Amplified fluorescence switching for high-contrast ON/OFF modulation

Given the fast and efficient photochromism in DS@M micelles, we then investigated the photo-induced fluorescence signal modulation within the nanoconfinement. Taking advantage of the emissive properties of 4CzIPN and the spectral overlap between 4CzIPN emission and DAE-c absorption (Fig. 3b), 4CzIPN may act not only as a triplet-sensitizer but also as a FRET donor. Theoretical calculations were carried out at the B3LYP/6-31 G(d) level of theory. The band gap of 4CzIPN is obviously lower than that of DAE-o, but close to that of DAE-c, indicating a good spectral overlap between the two (Fig. 3a and Table S3†). Since the FRET efficiency is inversely proportional to the sixth power of donor–acceptor distance, the micelle nanoconfinement is expected to promote FRET between DAE-c and 4CzIPN compared to that in bulk solution. As shown in Fig. 3c, 475 nm irradiation led to a nearly quantitative quenching of DS@M fluorescence at 540 nm, while the fluorescence of DAE/4CzIPN dispersed in THF exhibited only a modest quenching of merely 50% and 25% upon the exposure to UV (365 nm) and visible light (475 nm), respectively (Fig. S13†). More importantly, a fast decline of emission intensity took place as the fluorescence of 4CzIPN was quenched dramatically at the initial stage (Fig. 3d). About 50% of fluorescence emission is quenched with only ca. 0.6% photoswitching ratio (<1 s), and quenched to 10% with a photo-conversion ratio of 10%. The intensity could finally decrease to a residue of <7% when PSS is reached. The FRET efficiency was calculated as ET = 94.5% with an R_DA = 1.22 nm through a theoretical model (Table S4; see the ESI† for details), which is comparable to the experimental outcomes.

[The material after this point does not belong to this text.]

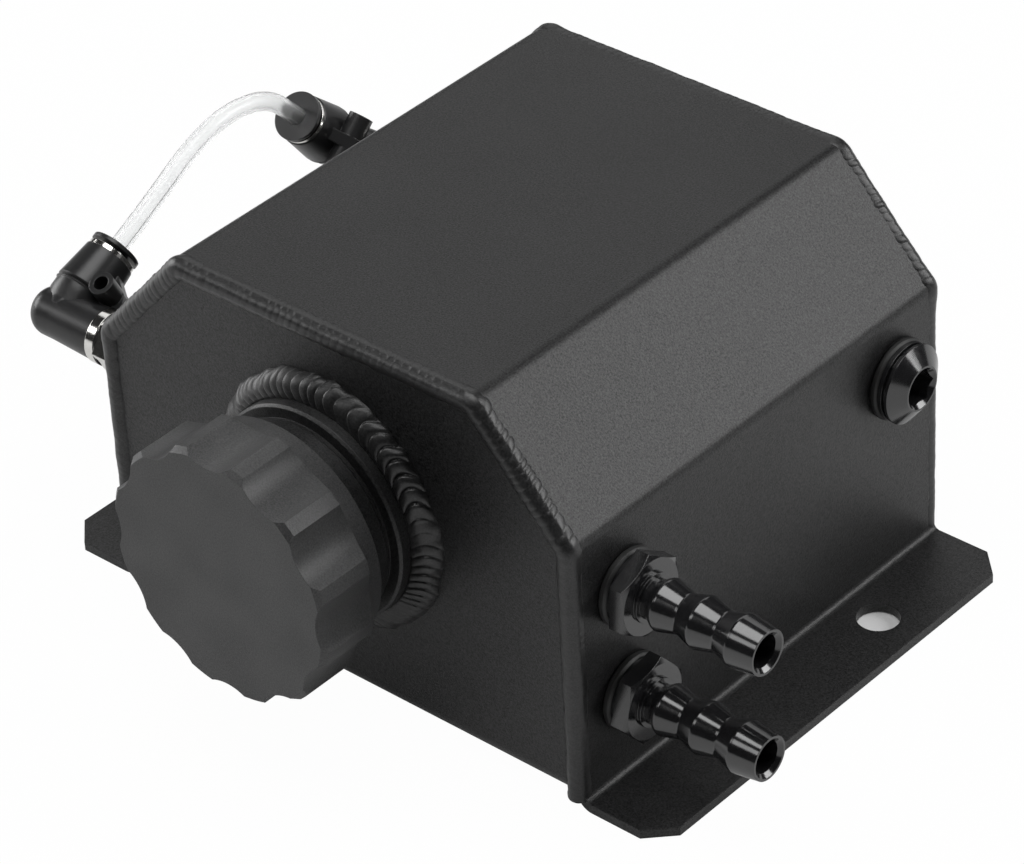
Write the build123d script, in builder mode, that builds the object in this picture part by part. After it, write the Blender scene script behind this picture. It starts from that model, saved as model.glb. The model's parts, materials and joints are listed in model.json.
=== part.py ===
from build123d import *
import os
from math import atan2, ceil, cos, degrees, pi, radians, sin, tan

# Oil catch can: a welded sheet tank on two flanges, with a screwed filler cap, two hose barbs,
# a drain plug and a clear sight tube. Millimetres. X to the right, Y to the back, Z up.
# The origin is the centre of the bolt holes on the mounting face.

# Tank
tank_width = 120.0
tank_length = 109.0
tank_height = 85.0
sheet = 2.0
shoulder_across = 22.3
shoulder_down = 24.5
fold_inside = 1.5
tray_fold_inside = 2.0
tray_lift = 2.0  # from the mounting face to the tray's underside
weld_gap = 0.1  # between the tray's edges and the wrap
slip = 0.05  # round pieces in their holes
wrap_short = 0.4  # the wrap ends this far short of the plates' outer faces

# Flanges
flange_width = 18.5
flange_cut = 5.3
bolt_hole = 8.8
bolt_inset = 9.5  # from a flange's outer edge
bolt_along = 48.0

# Weld beads
seam_radius = 2.15
seam_depth = 1.1  # from the plate's outer face to the bead's centre line
base_seam_radius = 1.5
base_seam_rise = 1.6

# Filler neck, measured outwards from the front plate
filler_height = 46.0
neck_root = 23.0
neck_inside = 6.0
neck_collar = 6.2
neck_groove = 20.3
neck_groove_width = 1.0
neck_barrel = 21.1
neck_top = 12.0
neck_bore = 17.2
neck_bevel = 0.5
neck_weld_leg = 5.0
neck_weld_rise = 3.5
neck_weld_crown = 0.7
thread_pitch = 3.0

# Filler cap
cap_face = 31.5
cap_radius = 27.3
cap_edge = 1.1
cap_grip_start = 18.2
cap_shoulder = 1.6
cap_skirt = 24.0
cap_skirt_end = 12.7
cap_skirt_wall = 1.8
cap_seat = 14.4
cap_end_wall = 4.0
cap_plug_wall = 3.6
cap_plug_length = 11.8
scallops = 12
scallop_radius = 9.5
scallop_depth = 2.4
running = 0.05  # thread and spindle clearance
face_gap = 0.1  # between flat faces that move apart
gasket_outer = 21.8
gasket_clearance = 0.35

# Ports on the right wall, their places measured from the tank's ends and the mounting face
front_inset = 14.0
rear_inset = 13.4
barb_below_fold = 15.5
barb_spacing = 24.5
drain_below_fold = 14.5
boss_depth = 10.0
boss_shoulder = 10.0
barb_boss_shoulder = 7.9
port_chamfer = 0.8

# Hose barbs, measured outwards from the wall
barb_thread = 6.2
barb_shank = 9.0
barb_bore = 3.3
barb_spigot = 7.2
barb_seal_outer = 8.0
barb_seal_thick = 1.9
barb_collar = 7.4
barb_collar_thick = 0.9
barb_hex = 15.6
barb_hex_thick = 3.5
barb_step = 5.1
barb_step_width = 0.7
barb_valley = 4.15
barb_peak = 5.4
barb_first = 3.8  # from the hexagon to the first peak
barb_pitch = 8.75
barb_rise = 4.0
barb_count = 3
barb_length = 27.1
barb_tip = 4.6
barb_mouth = 4.1
barb_rounding = 1.1
barb_foot_rounding = 0.6
barb_hex_turn = {"upper": 26.5, "lower": 10.5}

# Drain plug, measured outwards from the wall
drain_thread = 7.0
drain_shank = 9.0
drain_spigot = 8.2
drain_seal_outer = 8.5
drain_seal_thick = 1.9
drain_flange = 8.2
drain_flange_thick = 0.9
drain_neck = 7.3
drain_neck_width = 0.8
drain_rim = 8.3
drain_rim_width = 0.6
drain_cone = 2.4
drain_face = 4.75
drain_key = 7.0
drain_key_depth = 4.8
drain_key_mouth = 4.4  # the countersink's radius at the face
drain_key_sink = 0.6

# Sight fittings on the left wall, measured outwards from the wall or from the elbow's centre
sight_height = 44.5
sight_reach = 26.5
sight_boss = 8.0
sight_boss_out = 3.5
sight_weld_leg = 2.2
stud_thread = 4.85
stud_shank = 8.0
stud_bore = 1.5
stud_seal_thick = 1.2
stud_seal_outer = 6.4
stud_collar = 6.3
stud_collar_thick = 1.6
stud_hex = 11.0
stud_hex_thick = 6.2
stud_spigot = 3.5
stud_spigot_length = 8.5
stud_ring_place = 4.0
stud_ring_width = 1.6
stud_ring_depth = 0.9
barrel_root = 5.7
barrel_end = 5.2
barrel_past = 6.9
barrel_rounding = 4.0
outlet_neck = 5.3
outlet_sleeve = 6.4
outlet_mouth = 5.5
outlet_step = 5.6
outlet_body = 15.0
outlet_length = 17.6
outlet_tilt = {"front": 26.5, "rear": 46.5}
gusset_reach = 13.0
gusset_thick = 2.6
eyelet_place = 7.5
eyelet_outer = 2.65
eyelet_hole = 1.6
eyelet_height = 6.2
band_outer = 5.3
band_thick = 1.0
band_bore = 3.0
band_insert = 4.4
band_depth = 4.6
collar_outer = 5.4
collar_thick = 0.85
collar_stroke = 0.7
collar_depth = 5.5
claw_thick = 0.6
tube_seal_thick = 2.4
tube_outer = 2.0
tube_bore = 1.25
tube_start = 6.0  # from the elbow's centre to the tube's end
tube_grip = 0.05
tube_run = {"front": 28.0, "rear": 29.3}  # from the elbow's centre to the first corner of the tube's line
tube_crown = [(-1.7, 64.8), (9.0, 67.8)]

os.makedirs("parts", exist_ok=True)

half_width = tank_width / 2
half_length = tank_length / 2
wrap_length = tank_length - 2 * wrap_short
edge = half_width + flange_width
bolt_across = 2 * (edge - bolt_inset)
fold_outside = fold_inside + sheet
up = Vector(0, 0, 1)


def keep(piece, name):
    """Label a finished piece and write it to its own file."""
    piece.part.label = name
    export_step(piece.part, f"parts/{name}.step")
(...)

Fig. 3 (a) The working mechanism for the FRET between 4CzIPN and DAE-c. (b) Absorption and normalized emission spectra of DS@M in PBS buffer solution (2.5 × 10⁻⁵ M, 2 mL) in its open-form (absorption: dark violet shadow, fluorescence: light green shadow) and PSS state (absorption: light violet shadow, fluorescence: dark green shadow). (c) Photographs of fluorescence changes of DS@M in PBS buffer and DAE/4CzIPN in THF before and after irradiation. (d) Fluorescence intensity versus conversion ratio correlation plots: DS@M (red) in PBS buffer solution (2.5 × 10⁻⁵ M, 2 mL) under 475 nm light and DAE/4CzIPN (black) in THF solution (2.5 × 10⁻⁵ M, 2 mL) under UV light. (e) Normalized emission spectra of DS@M in PBS buffer solution (2.5 × 10⁻⁵ M, 2 mL) were recorded for 20 cycles of 475 nm/560 nm irradiation.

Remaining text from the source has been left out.